6. Empirical and Theoretical Validation

Empirical evaluation across these operator-based DQL lines demonstrates:

Preconditioned Q-networks (PreQN): Superior or competitive stability and performance relative to baselines (TD3, SAC) on continuous control tasks (Achiam et al., 2019).
Operator DQNs for Zero-shot Reward Transfer: State-of-the-art zero-shot adaptation to unseen reward functions, outperforming successor feature and basic DeepONet baselines in both offline policy evaluation and optimization (Tang et al., 2022).
Soft Operators (SM2): Faster convergence, reduced overestimation bias, and enhanced stability in both single and multi-agent domains, with robust hyperparameter settings across tasks (Gan et al., 2020).
Distributionally Robust DQL: Risk-sensitive or conservative behavior in uncertain or adversarial transition settings with superior quantitative and risk-adjusted performance (Lu et al., 25 May 2025).
Deep SOR Minimax Q-learning: Order-of-magnitude reductions in Q-value errors and accelerated convergence in adversarial multi-agent domains by tuning the relaxation parameter (Gautam et al., 20 Nov 2025).
DQN-assisted Operator Selection: Substantial improvements in optimization metrics and convergence speed for evolutionary algorithms relying on operator selection, robust across diverse problem classes (Ming et al., 2024).

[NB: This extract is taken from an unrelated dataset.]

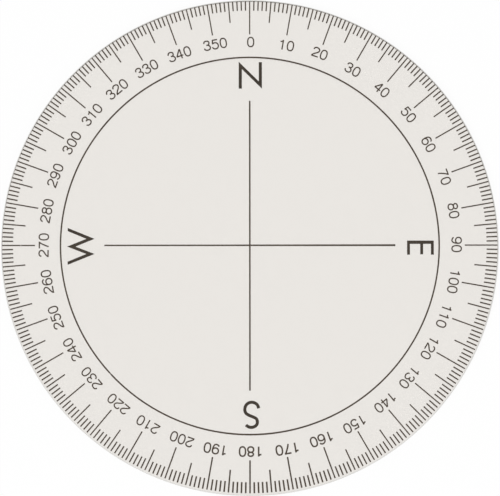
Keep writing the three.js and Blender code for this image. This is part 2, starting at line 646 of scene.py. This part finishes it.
def curveThrough(points, steps):
    # A smooth line through the points, with a number of steps between neighbours
    points = np.array(points, float)
    padded = np.concatenate([[2 * points[0] - points[1]], points, [2 * points[-1] - points[-2]]])
    line = []
    for a, b, c, d in zip(padded, padded[1:], padded[2:], padded[3:]):
        for t in np.arange(steps) / steps:
            line.append(b + (c - a) * t / 2 + (a - 2.5 * b + 2 * c - d / 2) * t ** 2
                        + (1.5 * (b - c) + (d - a) / 2) * t ** 3)
    return np.array(line + [points[-1]])


def ovalLine(middleX, middleY, halfWidth, halfHeight, squareness, segments):
    angles = np.linspace(0, 2 * math.pi, segments, endpoint=False)
    across, up = np.cos(angles), np.sin(angles)
    power = 2 / squareness
    return np.stack([
        middleX + halfWidth * np.sign(across) * abs(across) ** power,
        middleY + halfHeight * np.sign(up) * abs(up) ** power,
    ], axis=1)


def drawStroke(kind, shares, shape, left, width):
    height = shape["height"]
    if kind == "oval":
        line = ovalLine(*shares, shape["ovalSegments"])
    elif kind == "curve":
        line = curveThrough(shares, shape["curveSteps"])
    else:
        line = steppedLine(np.array(shares[0]) * height, np.array(shares[1]) * height) / height
    return ladder(line * height + (left, 0), width, closed=kind == "oval")


def drawNumber(degree, shape):
    text = str(degree)
    heavy = shape["heavyShare"] * nearness(degree, shape["heavyBearing"])
    strokes = []
    for count, figure in enumerate(text):
        left = (count - len(text) / 2) * shape["cell"]
        for kind, shares in figureShares[figure]:
            strokes.append(drawStroke(kind, shares, shape, left, shape["stroke"] * (1 + heavy)))
    points, faces = unite(strokes)
    stray = np.array(shape["strays"].get(degree, (0.0, 0.0))) * mm
    return atBearing((points + (0, shape["footRadius"]) + stray, faces), degree, shape["shift"])


def makeNumbers(shape):
    degrees = range(0, scaleShape["fullCircle"], scaleShape["numberedStep"])
    layInk("degree_numbers", gather([drawNumber(degree, shape) for degree in degrees]))


makeNumbers(numberShape)


# Compass letters

letterShape = {
    "height": 5.45 * mm,
    "stroke": 0.64 * mm,
    "footRadius": 32.2 * mm,
    "curveSteps": 5,
}

# Outlines as shares of the letter's height, clockwise and outwards from the middle of its foot
letterShares = {
    "north": [(-0.413, 0.0), (-0.294, 0.0), (-0.294, 0.741), (0.459, -0.003), (0.459, 1.003),
              (0.341, 1.003), (0.341, 0.276), (-0.413, 1.02)],
    "east": [(-0.172, -0.02), (0.358, -0.02), (0.358, 0.088), (-0.047, 0.088), (-0.047, 0.473),
             (0.345, 0.473), (0.345, 0.581), (-0.047, 0.581), (-0.047, 0.873), (0.358, 0.873),
             (0.358, 0.981), (-0.172, 0.981)],
    "west": [(-0.73, 0.914), (-0.322, -0.092), (-0.044, 0.619), (0.247, -0.092), (0.657, 0.914),
             (0.537, 0.914), (0.247, 0.216), (-0.044, 0.937), (-0.322, 0.216), (-0.61, 0.914)],
}
# The middle line of the curved letter, in the same shares
southLineShares = [(0.147, 0.82), (0.077, 0.882), (-0.048, 0.914), (-0.173, 0.882),
                   (-0.253, 0.807), (-0.278, 0.716), (-0.253, 0.617), (-0.183, 0.555),
                   (-0.048, 0.497), (0.091, 0.432), (0.167, 0.357), (0.193, 0.248),
                   (0.162, 0.112), (0.067, 0.012), (-0.063, -0.025), (-0.193, 0.007),
                   (-0.283, 0.087), (-0.325, 0.205)]


def filledOutline(corners):
    # An outline with straight sides, its border divided at the spacing of a printed edge
    border = []
    for start, end in zip(corners, corners[1:] + corners[:1]):
        border += list(steppedLine(start, end)[:-1])
    return unite([(np.array(border), [tuple(range(len(border)))])])


def makeLetters(shape):
    foot = (0, shape["footRadius"])
    for degree, name in ((0, "north"), (90, "east"), (270, "west")):
        corners = [(x * shape["height"], y * shape["height"]) for x, y in letterShares[name]]
        points, faces = filledOutline(corners)
        layInk(name + "_letter", atBearing((points + foot, faces), degree))
    line = curveThrough(southLineShares, shape["curveSteps"]) * shape["height"]
    points, faces = ladder(line, shape["stroke"])
    layInk("south_letter", atBearing((points + foot, faces), 180))


makeLetters(letterShape)


# Stage

stageShape = {
    "reach": 8.0,
    "gap": 0.05 * mm,  # between the disc's underside and the floor
    "colour": (0.96, 0.96, 0.96, 1.0),
    "whiteShare": 0.93,  # the rest of the floor's colour shows the shadow
    "whiteFrom": 0.3,  # and the floor grows plain white towards the horizon
    "whiteTo": 1.6,
    "ambient": 0.68,
    "lamps": {
        "key": {"azimuth": -38, "elevation": 52, "distance": 1.3, "size": 0.7, "power": 5.2},
        "fill": {"azimuth": 62, "elevation": 38, "distance": 1.5, "size": 0.9, "power": 2.8},
    },
}


def seenRays(wire):
    # 1 for the rays that show the background: the camera's, and those off or through gloss
    path = wire.node("ShaderNodeLightPath", output="Is Camera Ray")
    return path.larger(path.beside("Is Glossy Ray")).larger(path.beside("Is Transmission Ray"))


def makeFloor(shape):
    material, wire = newMaterial("pale_floor")
    lit = wire.node("ShaderNodeBsdfDiffuse", {}, {"Color": shape["colour"]})
    white = wire.node("ShaderNodeEmission", {}, {"Color": (1, 1, 1, 1), "Strength": 1.0})
    place = wire.node("ShaderNodeTexCoord", output="Object")
    distance = wire.node("ShaderNodeVectorMath", {"operation": "LENGTH"}, {0: place}, 1)
    away = distance.ramp(shape["whiteFrom"], shape["whiteTo"])
    shown = seenRays(wire) * (shape["whiteShare"] + away * (1 - shape["whiteShare"]))
    wire.node("ShaderNodeOutputMaterial", {}, {
        "Surface": wire.node("ShaderNodeMixShader", {}, {0: shown, 1: lit, 2: white}),
    })
    reach = shape["reach"]
    corners = [(-reach, -reach, -shape["gap"]), (reach, -reach, -shape["gap"]),
               (reach, reach, -shape["gap"]), (-reach, reach, -shape["gap"])]
    mesh = bpy.data.meshes.new("floor")
    mesh.from_pydata(corners, [], [(0, 1, 2, 3)])
    mesh.materials.append(material)
    floor = bpy.data.objects.new("floor", mesh)
    bpy.context.scene.collection.objects.link(floor)


def makeWorld(shape):
    world = bpy.data.worlds.new("studio")
    world.use_nodes = True
    world.node_tree.nodes.clear()
    wire = Wire(world.node_tree)
    seen = seenRays(wire)
    strength = seen + (1 - seen) * shape["ambient"]
    sky = wire.node("ShaderNodeBackground", {}, {"Color": (1, 1, 1, 1), "Strength": strength})
    wire.node("ShaderNodeOutputWorld", {}, {"Surface": sky})
    bpy.context.scene.world = world


def skyDirection(azimuth, elevation):
    across, up = math.radians(azimuth), math.radians(elevation)
    return Vector((math.sin(across) * math.cos(up), -math.cos(across) * math.cos(up), math.sin(up)))


def makeLamps(shape):
    for name, lamp in shape["lamps"].items():
        light = bpy.data.lights.new(name + "_lamp", "AREA")
        light.shape = "DISK"
        light.size = lamp["size"]
        light.energy = lamp["power"]
        made = bpy.data.objects.new(light.name, light)
        direction = skyDirection(lamp["azimuth"], lamp["elevation"])
        made.location = direction * lamp["distance"]
        made.rotation_euler = direction.to_track_quat("Z", "Y").to_euler()
        bpy.context.scene.collection.objects.link(made)


cameraShape = {
    "azimuth": 0.0,
    "elevation": 84.93,
    "roll": -0.048,  # degrees
    "lens": 308.6,  # mm
    "sensorWidth": 36,  # mm
    "clip": (0.05, 50),
    "distance": 874.8 * mm,
    "aim": (0.032 * mm, -0.268 * mm),  # on the printed face, from the disc's centre
}


def makeCamera(shape):
    data = bpy.data.cameras.new("camera")
    data.lens = shape["lens"]
    data.sensor_width = shape["sensorWidth"]
    data.clip_start, data.clip_end = shape["clip"]
    camera = bpy.data.objects.new("camera", data)
    back = skyDirection(shape["azimuth"], shape["elevation"])
    camera.rotation_mode = "QUATERNION"
    roll = Quaternion((0, 0, 1), math.radians(shape["roll"]))
    camera.rotation_quaternion = back.to_track_quat("Z", "Y") @ roll
    camera.location = Vector((*shape["aim"], faceHeight)) + back * shape["distance"]
    bpy.context.scene.collection.objects.link(camera)
    bpy.context.scene.camera = camera


makeFloor(stageShape)
makeWorld(stageShape)
makeLamps(stageShape)
makeCamera(cameraShape)
bpy.context.scene.view_settings.view_transform = "Standard"
print("stage set")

7. Open Problems and Future Directions

Open questions in Operator Deep Q-Learning include the development of sample complexity and generalization bounds for deep operator networks, reward-agnostic training or reward-free exploration, dynamic or adaptive operator regularization (e.g., for SOR or robust operators), and extensions to non-stationary or partially observable environments (Tang et al., 2022, Achiam et al., 2019, Lu et al., 25 May 2025). The systematic design of deep neural architectures aligned with the compositional and contractive properties of Bellman-type operators remains a rich area for further theoretical and practical advances.